No trata de establecer una verdad única e inconmovible sino de aproximarse a la verdad con los métodos del historiador
El texto tiene un título combativo, «La defensa de los catalanes», y la edición española está precedida de un enjundioso y excelente estudio preliminar a cargo de la profesora Mª Soledad Arredondo, especialista en la Francia de aquella época. El panfleto de Sorel -históricamente muy infundado- pretende oponer las bondades de los catalanes frente a las maldades de los castellanos, además de alegar los pretendidos antiguos derechos históricos de la monarquía francesa sobre el territorio catalán. Tal es el sectarismo de dicho panfleto -ya he dicho que era un libro de encargo- que me pareció apropiado comenzar mi Epílogo con un brillante texto del escritor francés Paul Valéry:
«La historia es el producto más peligroso que haya elaborado la química del intelecto. Sus propiedades son muy conocidas.

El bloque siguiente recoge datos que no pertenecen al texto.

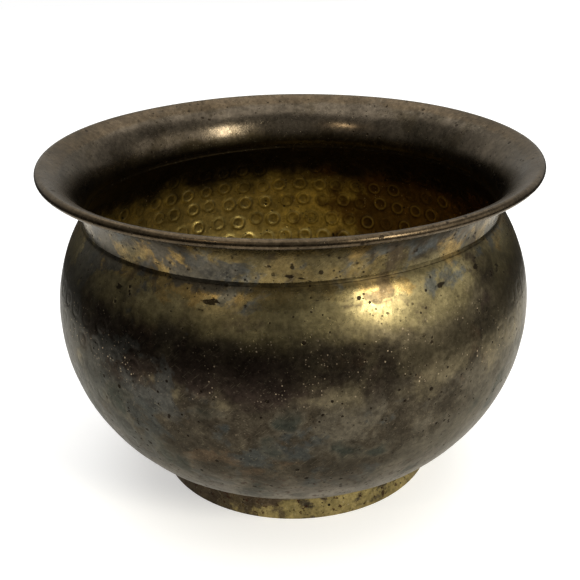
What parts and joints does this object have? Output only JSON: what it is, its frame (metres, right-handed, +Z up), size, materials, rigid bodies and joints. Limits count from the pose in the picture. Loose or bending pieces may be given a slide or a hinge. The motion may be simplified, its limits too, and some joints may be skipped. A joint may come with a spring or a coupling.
{
  "type": "planter pot",
  "caption": "Round hammered brass planter pot with a wide belly, a waisted neck, a flared lip with a rolled edge and a low foot ring.",
  "frame": {"origin": "centre of the foot ring, on the plane that the pot stands on", "axes": "+Z up along the pot's axis of symmetry; +X and +Y are any two directions across it, and the pot looks the same all round"},
  "size_m": [0.254, 0.254, 0.1728],
  "materials": {
    "hammered_brass": "hammered, aged, mottled grey-brown and olive tarnish",
    "lip_brass": "smooth, dull grey-brown tarnish with brighter worn edge",
    "wire_brass": "drawn wire, dull",
    "foot_brass": "smooth strip, worn gold with dark pits",
    "braze": "filed braze, matt"
  },
  "bodies": {
    "root": {"bowl_shell": "hammered_brass", "neck_collar": "lip_brass", "rim_wire": "wire_brass", "neck_braze_seam": "braze", "foot_ring": "foot_brass", "foot_braze_seam": "braze"}
  },
  "joints": []
}
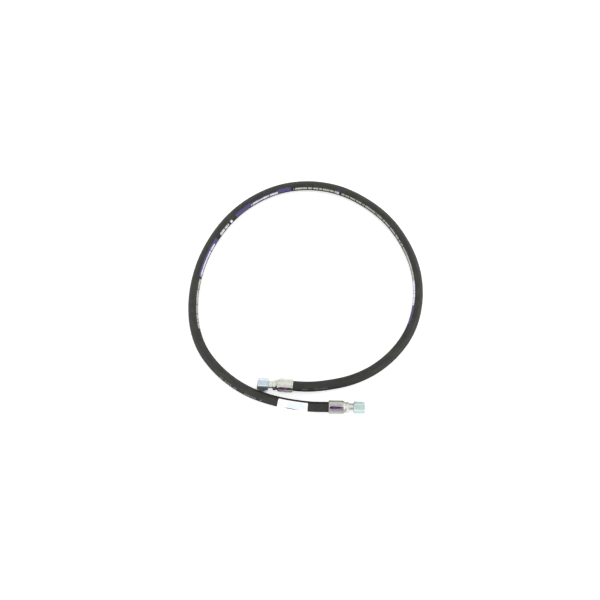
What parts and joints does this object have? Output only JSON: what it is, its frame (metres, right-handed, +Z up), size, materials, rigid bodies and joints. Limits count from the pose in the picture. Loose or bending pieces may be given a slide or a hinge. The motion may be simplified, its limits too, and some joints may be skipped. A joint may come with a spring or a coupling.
{
  "type": "hydraulic hose assembly",
  "caption": "Black rubber hydraulic hose, laid in one open loop, with a crimped ferrule and a hexagonal swivel nut fitting at each end.",
  "frame": {"origin": "centre of the box round the two end fittings, at the height of the surface that hose and ferrules lie on", "axes": "+X is the long way of the two fittings, from fitting A at -X to fitting B at +X. +Y is towards the hose's loop. +Z is up from the surface."},
  "size_m": [0.5116, 0.5376, 0.0292],
  "materials": {
    "hose_rubber": "black cover with a fine cloth-wrap texture and a printed purple and white line",
    "inner_rubber": "smooth black nitrile rubber",
    "braid_wire": "brass-coated braided steel wire",
    "ferrule_zinc": "zinc-plated steel, satin, marked by the crimping dies",
    "stem_zinc": "zinc-plated turned steel",
    "nut_zinc": "zinc-plated steel with a pale blue-green passivated look",
    "spring_wire": "bright drawn wire",
    "label_film": "white and pale blue film, semi-gloss"
  },
  "bodies": {
    "hose_and_ends": {"hose_cover": "hose_rubber", "outer_wire_braid": "braid_wire", "middle_rubber_layer": "inner_rubber", "inner_wire_braid": "braid_wire", "hose_inner_tube": "inner_rubber", "ferrule_a": "ferrule_zinc", "ferrule_b": "ferrule_zinc", "stem_a": "stem_zinc", "stem_b": "stem_zinc", "retaining_wire_a": "spring_wire", "retaining_wire_b": "spring_wire", "hose_label": "label_film"},
    "nut_a": {"swivel_nut_a": "nut_zinc"},
    "nut_b": {"swivel_nut_b": "nut_zinc"}
  },
  "joints": [
    {"name": "swivel_a", "type": "hinge", "parent": "hose_and_ends", "child": "nut_a", "pos_m": [-0.10408, 0.02505, 0.01455], "axis": [-0.9976, 0.0698, 0], "continuous": true},
    {"name": "swivel_b", "type": "hinge", "parent": "hose_and_ends", "child": "nut_b", "pos_m": [0.10464, -0.02429, 0.01458], "axis": [0.9998, -0.0175, 0], "continuous": true}
  ]
}
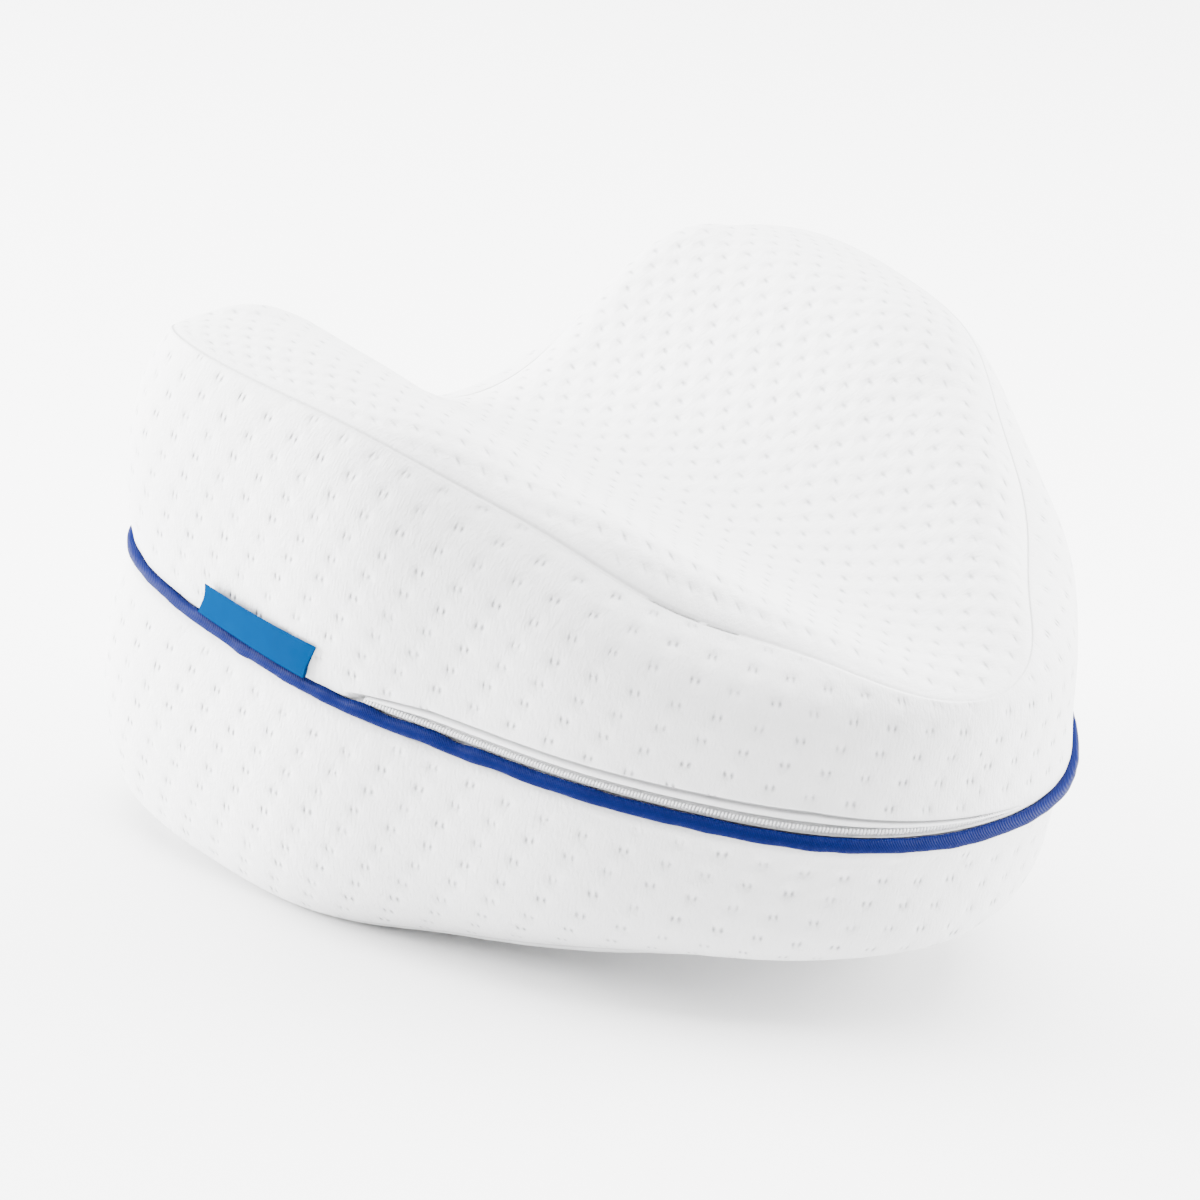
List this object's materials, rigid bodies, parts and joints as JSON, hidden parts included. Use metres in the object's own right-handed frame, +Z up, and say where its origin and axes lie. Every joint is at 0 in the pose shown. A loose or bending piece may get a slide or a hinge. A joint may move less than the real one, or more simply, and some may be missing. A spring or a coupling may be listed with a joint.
{
  "type": "contoured knee pillow",
  "caption": "Foam filled knee pillow, heart shaped in plan and hollowed on both faces, in a white dimpled knit cover with blue corded piping, a flank zip and a plain blue tag",
  "frame": {"origin": "middle of the underside of the box round the pillow as it rests", "axes": "+Z up, +X along the hollow towards the thin narrow end, Y across the two lobes with the zip and tag on the -Y flank"},
  "size_m": [0.2387, 0.2303, 0.1376],
  "materials": {
    "white_knit": "matte",
    "blue_cord": "matte",
    "white_coil": "satin",
    "white_tape": "matte",
    "blue_tape": "satin"
  },
  "bodies": {
    "root": {"cushion": "white_knit", "piping": "blue_cord", "zip_coil": "white_coil", "zip_tape": "white_tape", "side_tag": "blue_tape"}
  },
  "joints": []
}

Hace soñar, embriaga a los pueblos, les hace concebir falsos recuerdos, exagera sus reflejos, mantiene sus viejas heridas, los atormenta en su reposo, los conduce al delirio de grandezas o al de persecuciones, y vuelve a las naciones amargas, soberbias, insoportables y vanidosas».
Efectivamente se pueden cometer todas estas barbaridades -quizás se utilicen, por ejemplo, en la actual guerra de Ucrania- siempre que se deforme la historia. John H. Elliott es, precisamente, el contrapunto a este uso que se hace de la misma: utiliza la historia para comprender el pasado, no como arma arrojadiza para hacer política en el presente.
Da gusto leer a Elliott por muchas razones, también para disfrutar de todo esto. No trata de establecer una verdad única e inconmovible sino de aproximarse a la verdad con los métodos del historiador: investigar los hechos, situarlos en su contexto (demográfico, geográfico, económico, político, ideológico, sociológico), analizar el perfil psicológico de los protagonistas principales y, por fin, aventurar un cuadro de toda la situación. También exponerse a la crítica y reflexionar ante ella.
Elliott es un ejemplo, un maestro de la historia, en el sentido exacto de la palabra
La historia se escribe con lentitud y se reescribe constantemente, siempre aparecen datos nuevos, archivos por descubrir, nuevos ángulos desde los que observar los acontecimientos. La historia sirve para comprender, no para juzgar. Por todo eso la llamada «memoria histórica» o «memoria democrática» no es historia sino su perversión: rebuscar lo que te interesa del pasado para justificar el presente, el llamado presentismo que tanto rechaza Elliott. La memoria es la historia utilizada como arma política, por ejemplo la «Defensa de los catalanes» de Charles Sorel y el simposio «España contra Cataluña», en cuyo título está ya su conclusión. O mejor dicho, las memorias no son historia sino ideología política disfrazada de historia.
Elliott es un ejemplo, un maestro de la historia, en el sentido exacto de la palabra, por dos razones
Primera, porque no elabora relatos -este término hoy tan usado y tan indeseable- sino que se limita a comprender épocas y personajes. Ahí está la distinción entre el que está informado y el sabio: el informado aporta datos, a veces ni siquiera ciertos, en tanto que el sabio los correlaciona y sitúa en su contexto para intentar, a través de los mismos, comprender una época y unos personajes.
Segunda, porque la historia, como cualquier otra ciencia, exige independencia intelectual, imparcialidad en la mirada, evitar dejarse seducir por intereses distintos a los propios del oficio, de la profesión. El historiador debe ser insobornable. Elliott, sin duda, lo era.
Gracias maestro por su más importante lección: su dignidad de historiador.